Manchin again stated his opposition to abolishing the filibuster outright. But he again said he would be willing to make it harder for a minority of senators to sustain—and thus easier for a majority of them to overcome. “The filibuster should be painful,” he told Wallace. “It really should be painful. And we’ve made it more comfortable over the years, not intentionally, maybe it just evolved into that. Maybe it has to be more painful. Maybe you have to stand there. There’s things we can talk about.”
What would a “talking filibuster” look like? In practical terms, it would still allow senators to block legislation from reaching a final vote. But that blockade would no longer be indefinite. Instead, senators who oppose ending debate would have to physically be present and hold the Senate floor, just like in movies and TV shows. A majority of senators could simply outlast those who staged the filibuster—unless, of course, the filibustering senator or senators managed to rally public support for their cause and chip away at the majority’s support for the bill in question.
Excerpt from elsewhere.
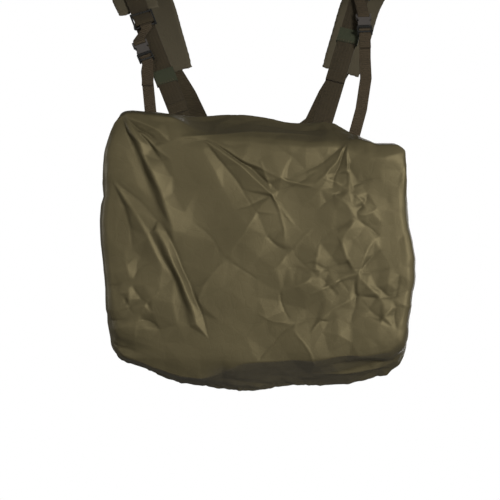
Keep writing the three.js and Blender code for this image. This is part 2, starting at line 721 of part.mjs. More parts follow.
function buildNarrow(side, s, lockAcross, lockFrame) {
  const size = buckleSize(NARROW);
  const centre = onChest(s.buckleX, s.buckle, HEIGHT.narrow);
  const run = NARROW_RUN;
  const above = onChest(s.buckleX, s.buckle + run.reach, HEIGHT.narrow);
  const below = onChest(s.buckleX, s.buckle - run.reach, HEIGHT.narrow);
  const rise = above.sub(below).normalize();
  const along = vec(-Math.sin(s.buckleTilt), 0, 0)
    .addScaledVector(rise, Math.cos(s.buckleTilt)).normalize();
  const across = acrossBody(along);
  const buckleFrame = frameAt(centre, across, along);
  buildBuckle(
    size, buckleFrame, "buckle_socket_" + side, "buckle_plug_" + side,
    (s.sign > 0 ? ["inner", "outer"] : ["outer", "inner"])
      .map((which) => "buckle_prong_" + which + "_" + side),
  );

  // The upper strap is one loop, sewn flat between the ladder lock's low bar and the socket's bar.
  const round = LOCK.bar + GAP + WEB / 2;
  const close = WEB / 2 + run.lap;
  const top = place(lockFrame, [
    [LOCK.low - run.lead, -close],
    ...turn(LOCK.low, 0, round, -Math.PI, -2 * Math.PI),
    [LOCK.low - run.lead, close],
  ]);
  const bottom = place(buckleFrame, [
    [size.topBar + run.lead, close],
    ...turn(size.topBar, 0, round, 0, -Math.PI),
    [size.topBar + run.lead, -close],
  ]);
  const loopAcross = (_, p) => {
    const share = (p.z - s.buckle - run.reach) / (s.lock - s.buckle - run.blend);
    return across.clone().lerp(lockAcross, THREE.MathUtils.clamp(share, 0, 1)).normalize();
  };
  add(
    "narrow_upper_" + side,
    band([...top, ...bottom], { across: loopAcross, width: NARROW, closed: true }),
    "webNarrow",
  );

  // The lower strap comes up behind the plug's bar, over it and down in front to its doubled end.
  const rest = s.narrow.map(([x, z], i) => onChest(x, z, NARROW_LIFTS[i]));
  const over = place(buckleFrame, [
    [size.wrapBar - run.wrapLead, -run.behind],
    ...turn(size.wrapBar, 0, round, -Math.PI, -2 * Math.PI),
    [size.wrapBar - run.wrapLead, run.front],
  ]);
  const endX = THREE.MathUtils.lerp(s.narrow[4][0], s.narrow[5][0], run.tailShare);
  const tail = [
    onChest(endX, s.narrowTailEnd + run.hemStart, s.narrowTailLift - run.hemRise),
    onChest(endX, s.narrowTailEnd + run.hem, s.narrowTailLift),
    onChest(endX, s.narrowTailEnd, s.narrowTailLift),
  ];
  const path = [...rest, ...over, ...tail];
  const thick = path.map((_, i) => (i >= path.length - 2 ? HEM_FOLD.thick : WEB));
  const acrossAll = acrossAt(over, across);
  add("narrow_lower_" + side, band(path, { across: acrossAll, width: NARROW, thick }), "webNarrow");
}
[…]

It’s worth noting that the Senate’s rules already carve out multiple exceptions to the filibuster. It doesn’t apply to votes on presidential nominees for the executive branch and the federal courts, for example, after Harry Reid and Mitch McConnell invoked the nuclear option twice over the past decade. More importantly, the filibuster doesn’t apply to budget bills, thanks to a process known as reconciliation. This mechanism allowed the Senate to pass Biden’s $1.9 trillion stimulus package earlier this month, even though the arcane requirements of the process forced Democratic senators to eject provisions like a $15/hour minimum wage.
Republicans went through a similar process to pass one of Trump’s signature policy items in 2017: a massive package of tax cuts for corporations and wealthy Americans. In that case, reconciliation arguably made the bill worse than it would have been if the GOP had been able to bring it up for a vote without the filibuster. “Republicans in Congress chose to make the corporate tax changes permanent, while phasing out most tax changes to the individual tax code by 2027,” the Economic Policy Institute’s Hunter Blair noted in 2018. “They made this choice to comply with the arcane rules of budget reconciliation, which do not allow legislation that increases budget deficits outside the 10-year budget window.”
In other words, under the Senate’s current rules, senators need only 50 votes to cut Jeff Bezos’s taxes but must find 60 votes if they want to raise the minimum wage to $15/hour for workers in Amazon’s warehouses. These rules are a pretty good deal if you’re Mitch McConnell, who spent the last four years cutting taxes for the wealthy and stocking the courts with conservative judges with a simple majority. They’re not so great for Democrats, who face a substantially higher threshold for passing legislation that’s critical to their agenda, such as enacting a new Voting Rights Act.
The fact that major voting rights reforms now sit squarely in the crosshairs of a GOP filibuster only reveals the emptiness of McConnell’s gravest warning. “As soon as Republicans wound up back in the saddle,” he cautioned, “we wouldn’t just erase every liberal change that hurt the country. We’d strengthen America with all kinds of conservative policies with zero input from the other side.” Absent the passage of measures that will substantially shore up the right to vote against the GOP’s constant and ongoing voter suppression efforts, that’s what the future portends anyway.
Besides, McConnell’s warning that he’ll “strengthen America with all kinds of conservative policies with zero input from the other side” when Republicans retake the chamber may prompt some conservatives to ask why they weren’t doing that in the first place. Donald Trump certainly has. The biggest hurdle that Republicans face at the moment has nothing to do with arcane Senate procedures. Their right-wing wish list is far more hindered by the lack of public support for their proposals, which in turn puts future Republican majorities at risk if they are passed. How else does the Affordable Care Act remain the law of the land after a decade of Republican threats to repeal it?
The same can’t be said for Democrats: Americans generally support most of the agenda they’ve put forward, including measures on climate change and voting rights. If Democratic senators have to choose between a “scorched-earth Senate” and a literal scorched earth, that choice is easy. Or at least, it should be.